The fraction of children with a single parent is the best predictor of upward economic mobility in a particular region, whereas the level of income inequality is not a significant predictor.
Mr. Cass suggests that public policy should focus on these social problems at least as much as on income inequality. For example:
Education reform should be focused on both ends of the K-12 spectrum: early childhood education to ensure that all children are ready to learn when they get to school and better vocational education in high school so that graduates can find a good job if they’re not going to college.
Remove onerous regulations on the workplace so that employers are not pushed unnecessarily into independent contractor arrangements.
The federal government should be more supportive of marriage (e.g. with tax policy), and the participation of religious organizations in the delivery of public social services (to improve their quality).
Conclusion: Being poorly raised does more to cut off opportunity than being raised poor.

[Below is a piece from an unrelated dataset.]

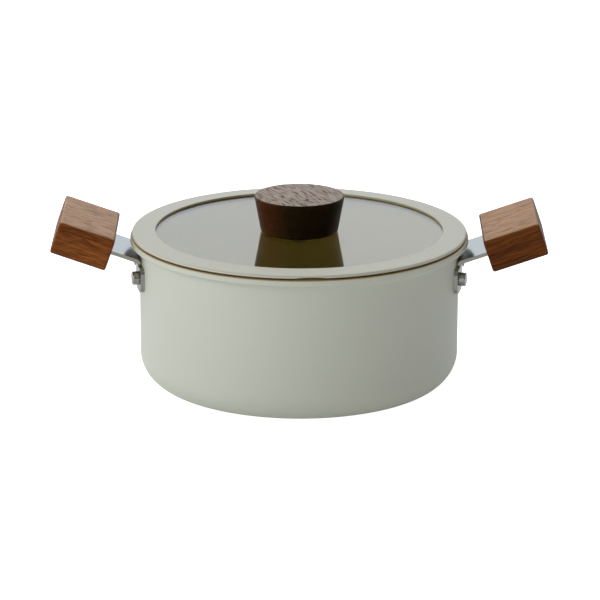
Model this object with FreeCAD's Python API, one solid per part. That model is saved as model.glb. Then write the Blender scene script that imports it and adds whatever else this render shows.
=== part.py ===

Nebraska is a progressive state in many respects. Last fall we raised our state minimum wage. The Nebraska Legislature is now on the verge of eliminating the death penalty. Seven years ago the Legislature established the Learning Community in metro Omaha, whose purpose is to eliminate the academic achievement gap between children from the middle class and those living in low-income families. I am an elected member of the Learning Community Coordinating Council which oversees the work of the LC. As such I give a lot of thought to the plight of the low-income black community in north Omaha. My own answer to the question in the title is yes, of course, there is more we can do but it needs to be carefully directed. I have written several previous posts on this topic. Here and here.
For example, the Hamilton Project has an excellent program, ”Policies to Address Poverty in America,” which calls for a highly focused effort along the lines of:
Promoting Early Childhood Development
Supporting Disadvantaged Youth
Improving the Safety Net and Work Support
Mr. Robert Balfanz, the Director of the Everyone Graduates Center at John Hopkins University in Baltimore, suggests focusing on the toughest 660 out of 12,600 high schools in the U.S. which fully one-half of non-graduating students attend. More specifically:
Refocus these high poverty high schools in order to identify by the middle of the ninth grade the students most likely to drop out.
Set up early warning systems so that adults can step in at the first sign that a student is in trouble.
Employ additional adults to support students who need daily nagging to succeed, especially during the key transitional years in the sixth and ninth grades.
These two programs have lots of similarities and are focused on at-risk inner-city youth. Massive black underachievement is a huge social problem, and ultimately a huge drain on our entire economy as well. More than just good intentions are necessary for effective intervention. An intelligent and focused approach as described here would be a good way to proceed.